In early 1917, local produce was transported by bullock cart, and Confederate Estate Road was a cart track through Chew's plantation. As a private road, it was maintained by Chew. At the time, Katong remained under the jurisdiction of the Rural Board.

The municipal boundary was then extended to include Confederate Estate Road, as the municipality intended to construct a road for motor vehicles from Geylang Serai to the beach. The municipality offered to buy part of Chew's land, including Confederate Estate Road, for the project. Chew instead donated the road to the municipality. In recognition of the donation, it was renamed Joo Chiat Road.

As more people moved into the area around Joo Chiat Road, demand for housing increased. Chew divided his land into building lots, which he sold to developers who built houses, including Peranakan shophouses. The subsequent construction of some of Singapore's earliest season houses and holiday bungalows contributed to the area's development as an affluent, upper-middle-class suburb.

In 1957, Katong Presbyterian Church was built on Joo Chiat Terrace, off Joo Chiat Road. In 1971, it moved to Joo Chiat Lane.

The development of Geylang Serai in the 1960s also prompted the government to build mosques and theatres in Joo Chiat, as well as other community amenities, including a police station, schools and a health centre.

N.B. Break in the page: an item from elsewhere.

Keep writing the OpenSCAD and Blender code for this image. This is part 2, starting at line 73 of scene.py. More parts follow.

Joo Chiat Market, at the northern end of Joo Chiat Road, was an important trading centre for Malays from Malaysia, Brunei and Indonesia, who traded food, flowers and spices.

===1967–1975===
As Singapore's population grew and people moved out of the city centre, Joo Chiat's population increased. Four additional schools and a community centre were built. Joo Chiat remained an entertainment hub, with the Galaxy theatre and two new shopping centres.

===1976–1984===
Land reclamation along the East Coast began in 1966 and continued until 1985. It altered the area's physical landscape by modifying the coastline and removing Katong Jetty. Together with the construction of new high-rise housing estates in East Coast, the reclamation contributed to Joo Chiat's gradual loss of its distinct identity through a process of deterritorialisation.

The late 1970s and early 1980s also saw further road changes, with adjoining streets connected to improve access. The Taj Cinema, adjacent to the markets, was renamed the Singapura Theatre by Shaw. It later declined in popularity and closed in 1985.

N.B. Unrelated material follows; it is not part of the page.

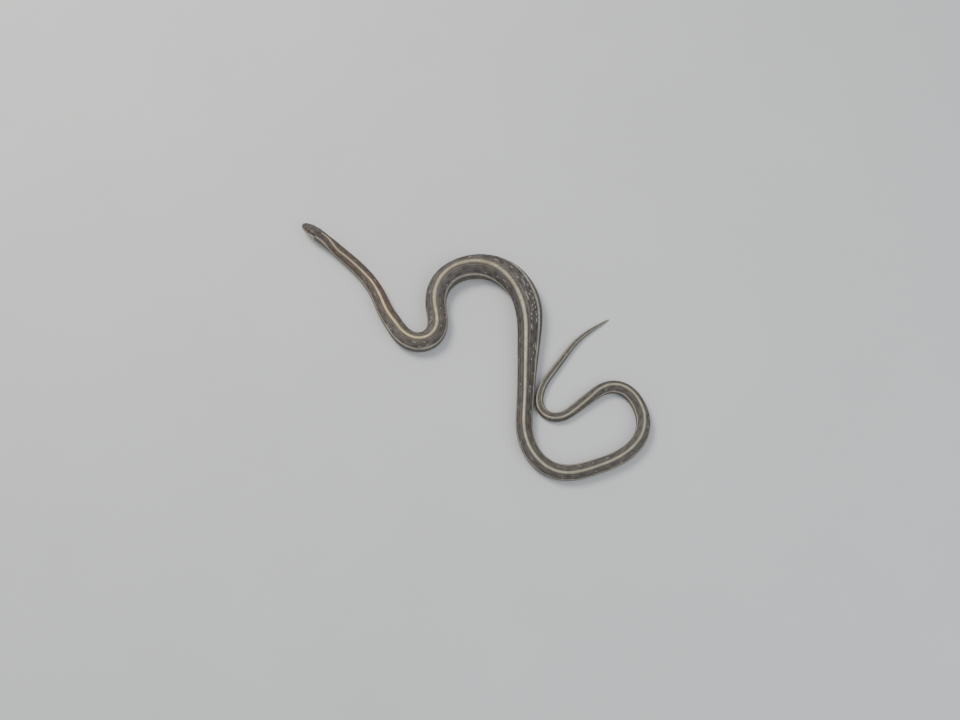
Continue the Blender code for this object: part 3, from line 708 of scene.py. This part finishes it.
def scutes(plate, first, last, side, shift):
    """What make_plates needs for scutes between two lengths: whole ones, or one side of each pair."""
    numbers = np.arange(np.ceil(np.interp(first, COUNT_S, COUNT)), np.interp(last, COUNT_S, COUNT)) + shift
    root = ring_place(numbers)
    root = root[root + SCUTE_LENGTH * curve(PITCH, root) < LENGTH + 0.3]
    length = SCUTE_LENGTH * curve(PITCH, root)
    if side == 0:
        length[-1] *= VENT_SCUTE
    s = root[:, None] + length[:, None] * plate.along
    beside = (plate.across if side == 0 else 0.5 * side + 0.53 * plate.across) + np.zeros_like(s)
    edge = edge_share(s) - SHARE_MARGIN
    share = 1 - np.abs(beside) * (1 - edge)
    angle = np.pi + np.sign(beside) * (np.pi - angle_of_share(s, share)) + roll(s)
    height = -0.07 + 0.26 * plate.along - 0.11 * ramp(np.abs(beside), 0.82, 0.18) - 0.12 * plate.under
    out = relief(s) * height - coat(s, COAT)
    colours = scute_colours(s, share, beside, plate.t, len(root))
    return s, angle, out, colours, strip_u(root, first, last + 3.0), np.full(len(root), 0.5 + 0.3 * side)


def join_scutes(name, plate, parts):
    return make_plates(name, plate, *(np.concatenate(column) for column in zip(*parts)))


# ---- The head's shields, mouth and eyes ----
# How far the shields stand up, how far they stop short of their outlines, and how deep the forms go
SHIELD_RAISE = 0.17
SHIELD_INSET = 0.035
MOUTH_DEPTH = 0.22
SOCKET_RADIUS = 1.26
SOCKET_DEPTH = 0.95
BROW_RADIUS = 1.70
NOSTRIL_DEPTH = 0.50
# How far round its outline a shield is looked for
SHIELD_MARGIN = 0.4


def polygon_depth(first, second, outline):
    """How far inside the outline each point lies, negative outside."""
    corners = np.array(outline, dtype=float)
    nearest = np.full(first.shape, 1e9)
    inside = np.zeros(first.shape, dtype=bool)
    for (ax, ay), (bx, by) in zip(corners, np.roll(corners, -1, axis=0)):
        dx, dy = bx - ax, by - ay
        t = np.clip(((first - ax) * dx + (second - ay) * dy) / (dx * dx + dy * dy), 0, 1)
        nearest = np.minimum(nearest, np.hypot(first - ax - t * dx, second - ay - t * dy))
        crosses = (ay > second) != (by > second)
        inside ^= crosses & (first < ax + (second - ay) * dx / np.where(dy == 0, 1e-9, dy))
    return np.where(inside, nearest, -nearest)


def shield_list():
    """Every shield as its outline, the view it is drawn in and its kind."""
    made = [(ROSTRAL, "front", "rostral"), (MENTAL, "front", "chin"), (FRONTAL, "top", "crown")]
    made += [([CROWN[corner] for corner in names.split()], "top", "crown") for names in CROWN_SHIELDS]
    made += [(outline, "side", "cheek") for outline in CHEEK_SHIELDS]
    made += [(outline, "under", "chin") for outline in CHIN_SHIELDS]
    for kind, ends, low, high in (
        ("lip", UPPER_LIP_ENDS, MOUTH_LINE, LIP_TOP), ("lower_lip", LOWER_LIP_ENDS, LIP_FOOT, MOUTH_LINE),
    ):
        for front, back in zip(ends, ends[1:]):
            foot = [(u, float(curve(low, u))) for u in (front, back)]
            top = [(u, float(curve(high, u))) for u in (back, front)]
            made.append((foot + top, "side", kind))
    return made


# Points of the skin in a ring of the head and of the body, and the distances between rings
AROUND_HEAD = 300
AROUND_BODY = 60
HEAD_RING = 0.088
HEAD_DENSE_END = 16.0
NECK_RING = 0.35
NECK_DENSE_END = 22.0
BODY_RING = 2.2
# Strips in which the body lies on the unwrap
BODY_STRIPS = 4


def head_rings():
    """Lengths at which the skin of the head has its rings, evenly spaced over its surface."""
    fine = np.linspace(0, HEAD_DENSE_END, 6401)
    half = section_at(fine)[:, 0]
    run = running(np.hypot(np.diff(fine), np.diff(half)))
    wanted = np.linspace(0, run[-1], int(run[-1] / HEAD_RING))[1:]
    dense = np.interp(wanted, run, fine)
    return np.concatenate([dense, np.arange(HEAD_DENSE_END + NECK_RING, NECK_DENSE_END, NECK_RING)])


def ring_angles(s, around):
    """Angles evenly spaced over the body's arc, all the way round."""
    share = np.linspace(-1, 1, around + 1)[:-1][None, :]
    fine = np.linspace(0, np.pi, 721)
    angles = []
    for length in s:
        side, height, _, _ = section_point(section_at(np.full(fine.shape, length)), fine)
        run = running(np.hypot(np.diff(side), np.diff(height)))
        angles.append(np.sign(share[0]) * np.interp(np.abs(share[0]), run / run[-1], fine))
    return np.array(angles)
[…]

In 1981, planning approval was granted for Joo Chiat Complex, which was to be built on the site of the former market. The five-storey complex cost $37 million to build and contained 138 shops and 24 offices.

===1985–1995===
As the kampongs in Geylang made way for Housing and Development Board (HDB) flats, a museum showcasing Malay life was proposed in the 1970s. The museum, Geylang Serai Malay Village, was completed in 1989 and located at the beginning of Joo Chiat Road.

=== 1995–present ===
During the economic downturn of the early 2000s, falling shophouse prices and rents led to an increase in the number of karaoke lounges, massage parlours and pubs in Joo Chiat. Some hotels began offering rooms by the hour, contributing to an increase in vice-related activity. By 2005, the area had 44 pubs, 38 massage parlours and eight hotels, and had gained a reputation as a red-light district. Following action by residents and changes in government policy, these numbers had fallen by 2010 to 26 pubs, three massage parlours and six hotels.

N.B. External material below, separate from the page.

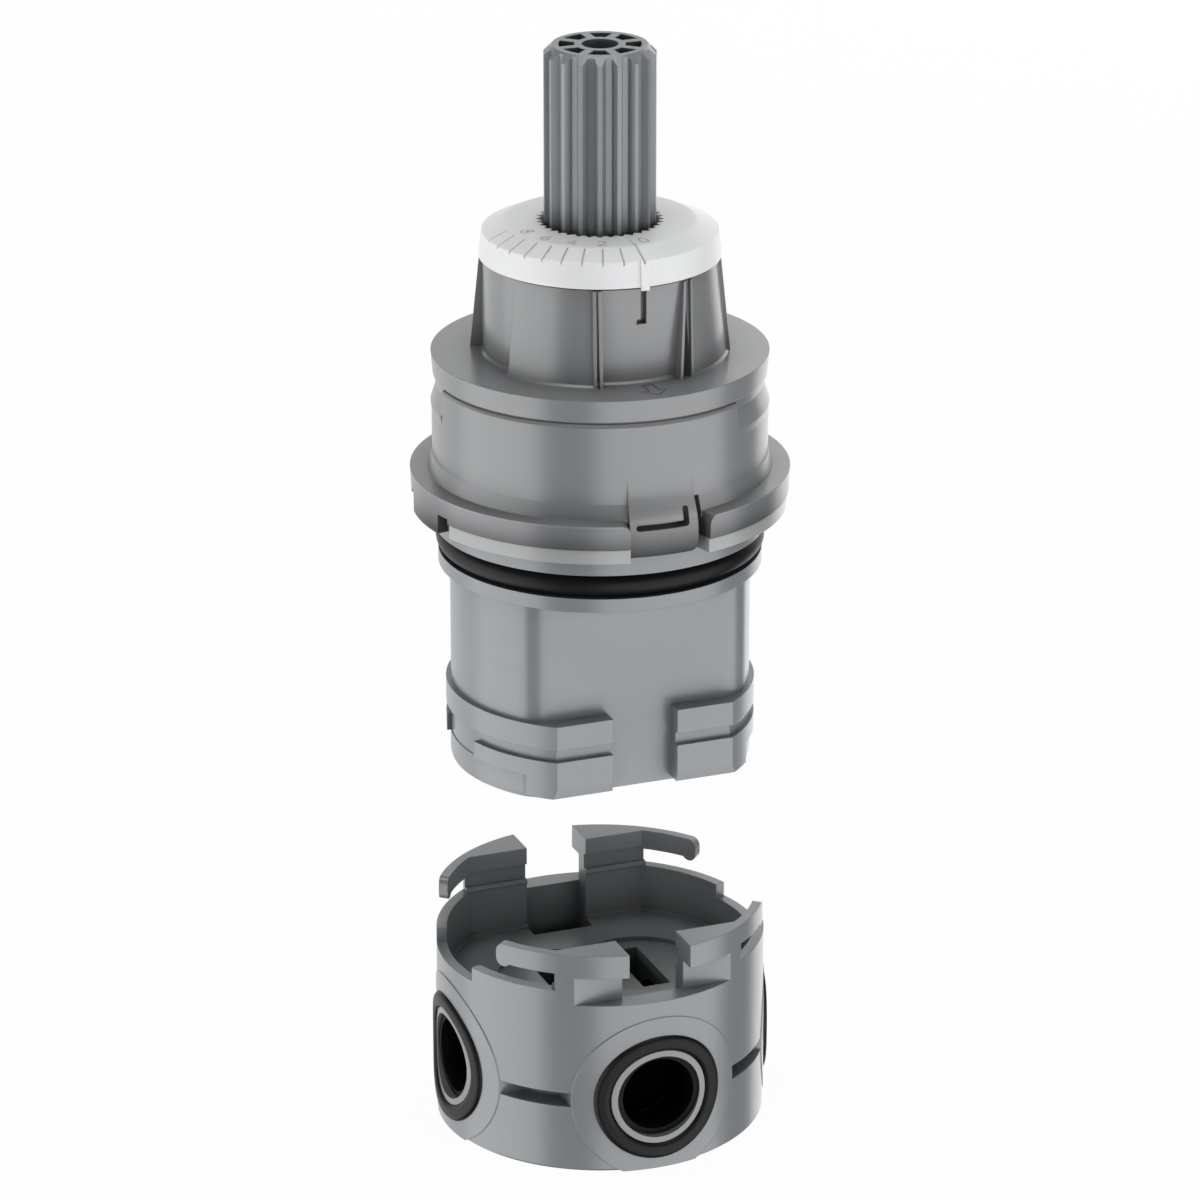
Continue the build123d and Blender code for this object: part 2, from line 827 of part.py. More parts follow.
# Lower housing: disc cup, seal collars, the flat-sided body and its clip bands
ring_section_radius = body_ring_section / 2
body_ring_centre = body_ring_outer_radius - ring_section_radius
body_groove_top = -collar_upper_height
body_groove_bottom = body_groove_top - body_ring_groove_height
body_groove_radius = body_ring_outer_radius - body_ring_section - seat_gap
body_top = body_groove_bottom - collar_lower_height
plate_top = body_bottom + plate_thickness
with BuildPart() as lower_housing:
    add(
        turned(
            [
                (0, cup_floor),
                (cup_bore, cup_floor),
                (cup_bore, cup_top),
                (cup_radius, cup_top),
                (cup_radius, 0),
                (collar_upper_radius, 0),
                (collar_upper_radius, body_groove_top),
                (body_groove_radius, body_groove_top),
                (body_groove_radius, body_groove_bottom),
                (collar_lower_radius, body_groove_bottom),
                (collar_lower_radius, body_top),
                (0, body_top),
            ]
        )
    )
    for turn in (0, 180):
        for start, end in (
            (break_right_angle, side_notch_start),
            (-side_notch_start, -break_left_angle),
        ):
            add(
                turned_block(
                    cup_radius - sunk, tab_radius, 0, flange_bottom, turn + start, end - start
                )
            )
    with BuildSketch(Plane.XY.offset(body_bottom)):
        add(flatted(body_radius, body_flat))
        fillet(vertices(), body_corner)
    extrude(amount=body_top - body_bottom)
    with BuildSketch(Plane.XY.offset(foot_bottom)) as band_core:
        add(flatted(body_radius, band_groove_flat))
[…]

In 2011, Joo Chiat was designated Singapore's first Heritage Town, partly in recognition of efforts to promote its Peranakan culture.

In 2014, Lucky Shophouse, formerly Lucky Bookstore, at 125 Joo Chiat Road received a Jury Commendation for Innovation at the UNESCO Asia-Pacific Awards for Cultural Heritage Conservation.

==Food==
Joo Chiat has a variety of eateries, including the Red House Bakery and Chin Mee Chin Confectionery. Since 2014, the area's dining scene has diversified, with Western-style cafés and restaurants opening along Joo Chiat Road. Although traditionally associated with Peranakan cuisine, the area now has restaurants serving cuisines from various regions.